I am not sure whether ClickOS made some modifications to the packet so that the internal server identified this and refused to the connection request. It would be great if you can give me some advice on debugging this.

fmanco commented 8 years ago

Hi

Great you got it working. I'm curious what was the problem (and the solution), can you explain?

To debug this I would start by doing two captures, with and without the nat in between and analyse the differences between the SYN packets in each of the captures. Also just double check there isn't any dumb thing like wrong port numbers, IPs, etc. on the SYN packet.

Let me know how it goes.

stevepp commented 8 years ago

Actually I just recompiled cosmos and use it instead of xenstore-write to pass the configuration into clickos. Then it works.

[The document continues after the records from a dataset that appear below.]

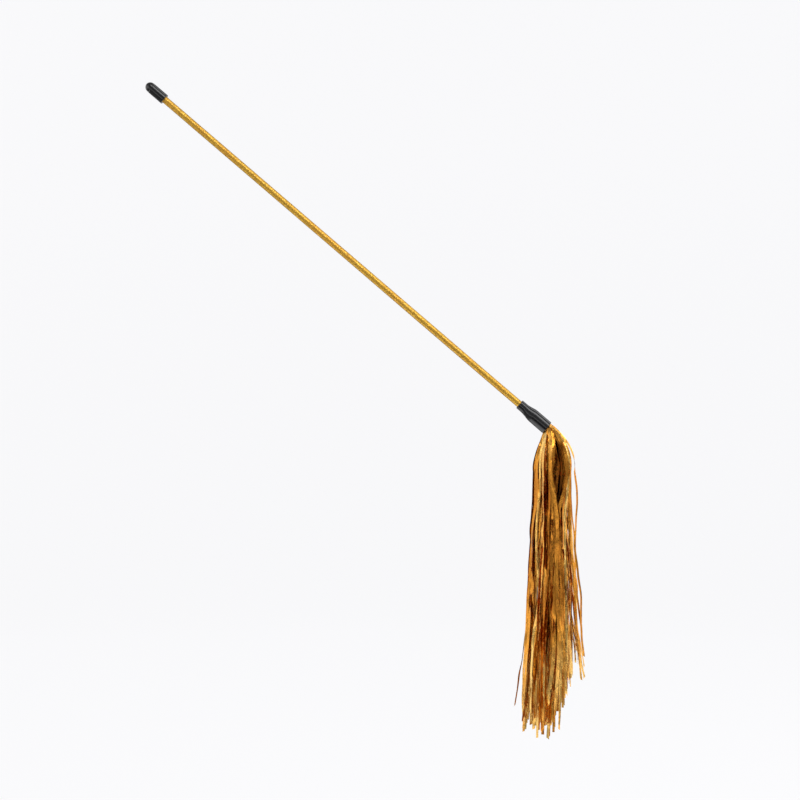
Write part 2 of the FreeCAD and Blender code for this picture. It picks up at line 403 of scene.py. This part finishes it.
def make_sleeve():
    """Stepped sleeve: collar, soft flare, wide mouth with a rounded lip, and the bore inside."""
    sleeve = lathe("sleeve_shell", [
        (COLLAR_AT, STICK_R + FIT, 0.0002),
        (COLLAR_AT, COLLAR_R, 0.0005),
        (FLARE_AT, COLLAR_R, 0.0022),
        (SLEEVE_AT, SLEEVE_R, 0.0022),
        (OVERALL, SLEEVE_R, 0.0005),
        (OVERALL, BORE_R, 0.0003),
        (SLEEVE_AT, BORE_R, 0.001),
        (FLARE_AT, STICK_R + FIT, 0.001),
    ], SLEEVE_VINYL, uneven=0.00004, waves=900)
    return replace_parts(sleeve, "ferrule")


def make_film():
    """Glitter film wrapped round the stick, with the low step of its own overlap winding along it."""
    around, pitch, step = 72, 0.0012, 0.00009
    seam_start, seam_turn = 2.2, 3.0
    count = int((FILM_END - CAP_FLOOR) / pitch)
    bm = bmesh.new()
    outer, inner = [], []
    for i in range(count + 1):
        along = CAP_FLOOR + (FILM_END - CAP_FLOOR) * i / count
        seam = seam_start + along * seam_turn
        ripple = 0.00001 * math.sin(along * 520) * math.sin(along * 171)
        outer.append([])
        inner.append([])
        for k in range(around + 1):
            turn = k / around
            angle = seam + 2 * math.pi * turn
            out = STICK_R - step * (1 - turn) + ripple * math.sin(math.pi * turn)
            outer[-1].append(bm.verts.new(place(along, out, angle)))
            inner[-1].append(bm.verts.new(place(along, STICK_R - FILM_WALL, angle)))
    for i in range(count):
        for k in range(around):
            bm.faces.new([outer[i][k], outer[i + 1][k], outer[i + 1][k + 1], outer[i][k + 1]])
            bm.faces.new([inner[i][k], inner[i][k + 1], inner[i + 1][k + 1], inner[i + 1][k]])
        for k in (0, around):
            bm.faces.new([outer[i][k], outer[i + 1][k], inner[i + 1][k], inner[i][k]])
    for i in (0, count):
        for k in range(around):
            bm.faces.new([outer[i][k], outer[i][k + 1], inner[i][k + 1], inner[i][k]])
    shade_smooth(bm)
    film = new_piece("glitter_wrap", bm, GLITTER, "wand")
    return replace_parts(film, "glitter_film")


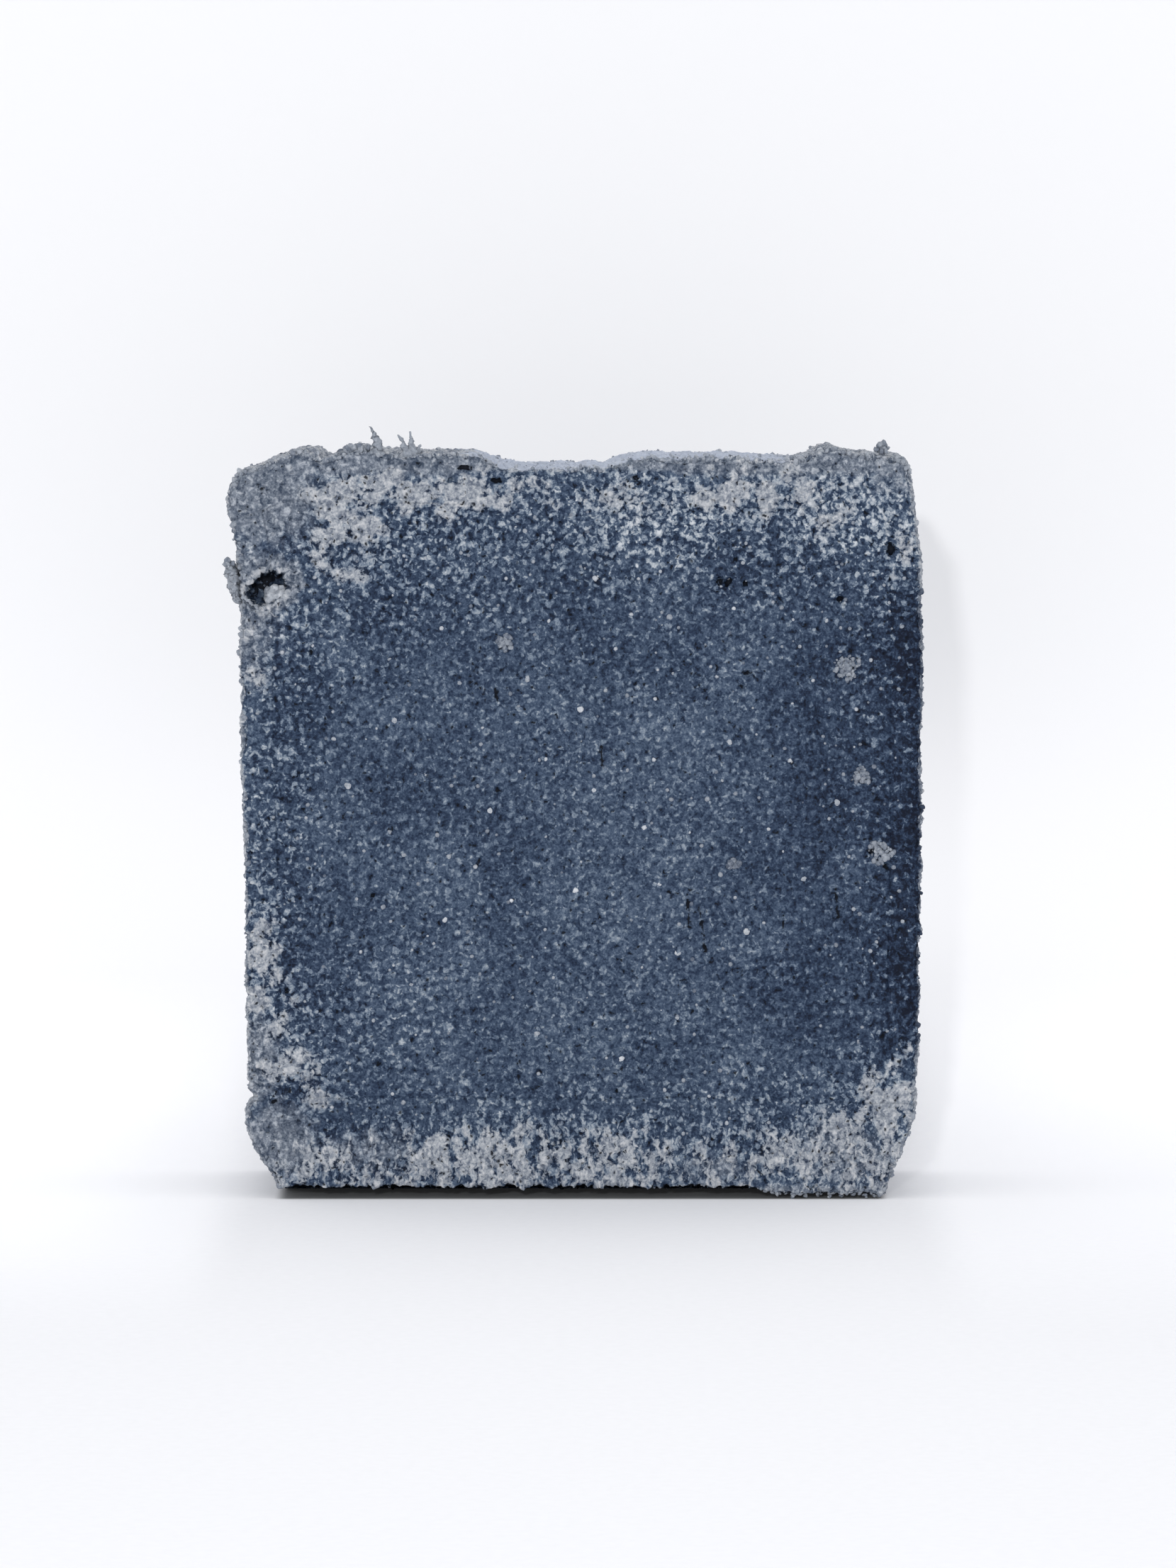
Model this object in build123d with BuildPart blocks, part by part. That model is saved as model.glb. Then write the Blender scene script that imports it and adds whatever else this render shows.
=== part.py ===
from build123d import *

import os
from math import cos, pi, sin

# Charcoal soap bar, cut from a poured loaf and standing on the loaf's moulded base.
#
# The bar is a slice of the loaf, so its layers run straight through from the front cut face to the
# back one: a dark gelled core inside a paler rind, which the mould and the air shaped. What else
# could be picked off with tweezers is on it too: the pale lump in the air pocket, the torn flap
# beside it, the slivers and crumbs that the cutting wire left, and the grains that it sliced.
#
# Millimetres. +X is to the right of the front face, -Y is the way the front face looks, +Z is up.
# The origin is on the base, in the middle of the bar's width and thickness.

# ---- driving dimensions -------------------------------------------------------------------------
bar_width = 70.0  # between the straight parts of the two sides
bar_height = 77.0  # to the mean level of the poured top
bar_thickness = 25.0  # between the two cut faces

half_width = bar_width / 2
half_thickness = bar_thickness / 2

top_rind_depth = 6.5  # how far the pale layer reaches in from the poured top
base_rind_depth = 9.8  # and up from the base, as far as the shoulder of the corner bevels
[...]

I didn't find any difference between the TCP syn packets except for the source and destination IP addresses and ports due to NAT. I also print out the packet contents from the ClickOS console. I can see that the IP addresses and ports are translated correctly. But still the internal server see this translated packet but made no response at all.

stevepp commented 8 years ago

Just a quick question. Have you ever tested running the real world servers (e.g. OpenSSH, Apache http, ftp server) behind an NAT box (like mazu-nat)?

fmanco commented 8 years ago

No we didn't. However this doesn't sound like a ClickOS problem. If the packet is being properly translated and you can't find differences (besides the expected ones) between the two cases, it needs to be something on the server.